The Crow Wing County Board approved a seventh straight year of property tax levy reductions on Tuesday night, reports the Brainerd Dispatch.
The upcoming year’s totals will be the smallest tax levy Crow County residents have been asked to pay since 2008. County Administrator Tim Houle told the Brainerd Dispatch that no other local government in state history has accomplished seven consecutive decreases in its levy.
Of Crow Wing County’s $83.2 million budget for 2017, $34,385,687 will come from county property tax collections. This is 0.12 percent less than the year prior, or a total of $41,312 less.
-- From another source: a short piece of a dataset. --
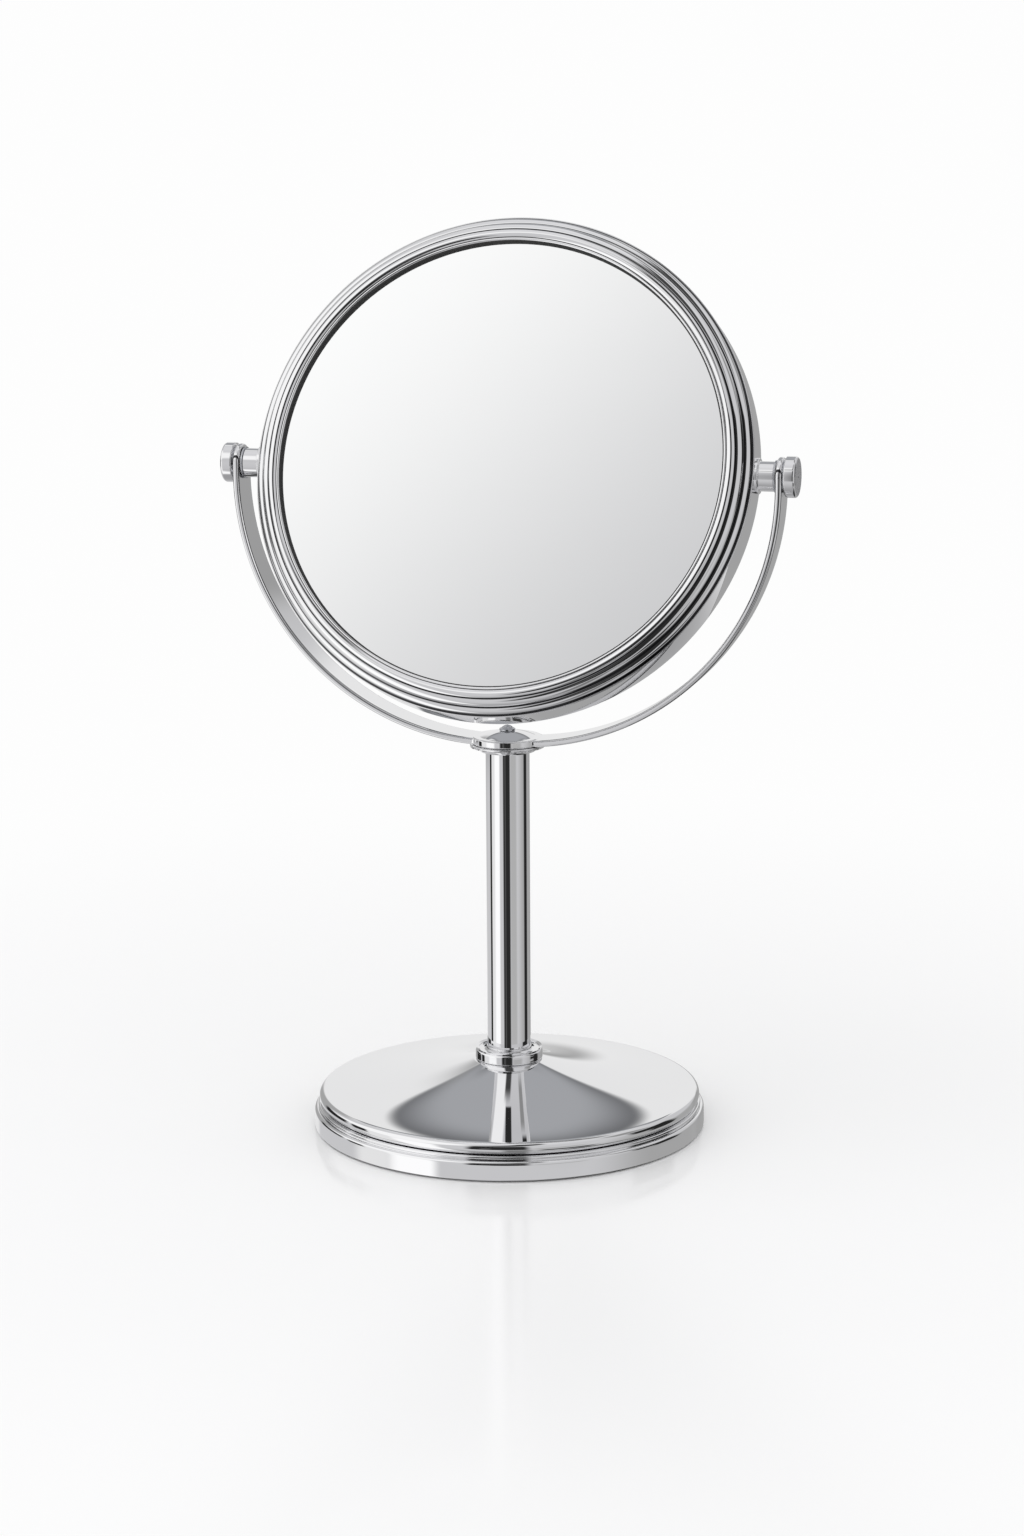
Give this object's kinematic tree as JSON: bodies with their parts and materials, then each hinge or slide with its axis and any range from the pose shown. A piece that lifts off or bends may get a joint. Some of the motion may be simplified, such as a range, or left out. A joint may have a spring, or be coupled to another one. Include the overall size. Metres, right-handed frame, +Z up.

The resolution passed at the county’s annual public hearing on its budget and levy by a vote of 3-2. Commissioners Paul Thiede and Rosemary Franzen were the no votes.
Thiede was concerned about a $40,000 budget increase in order to finance a shared housing rehabilitation coordinator with the Brainerd Housing and Redevelopment Authority.
“I do not like surprises, and that HRA issue was a big one and it came at a very late hour,” Thiede told the Brainerd Dispatch. Thiede said “unsatisfactory answers” regarding that issue were what caused him to vote no, and stated it was not a reflection on the negative levy trend.
Franzen’s said her no vote was due to a lack of clarity on County Attorney Don Ryan’s budget proposal. Ryan told the board just prior to the meeting that neither his original budget proposal nor the amended version had been included in the final budget recommendation.
The largest portion of the property taxes will go towards funding public safety programs. This is about 26 percent of the $34.4 million levy. Community services will make up 22 percent of the levy, five percent more than the prior year.
The highway department will receive six percent, which is down four percent from the year prior. This is due in part to a new local option sales tax, the proceeds of which will support highway maintenance. As a result $1.3 million of the levy which was previously needed to fund the maintenance can be spent elsewhere.
Of the remaining levy, 15 percent will be used to pay down debt, 12 percent will fund administrative services, 10 percent will fund governance services, five percent for land services, and 4 percent for capital projects.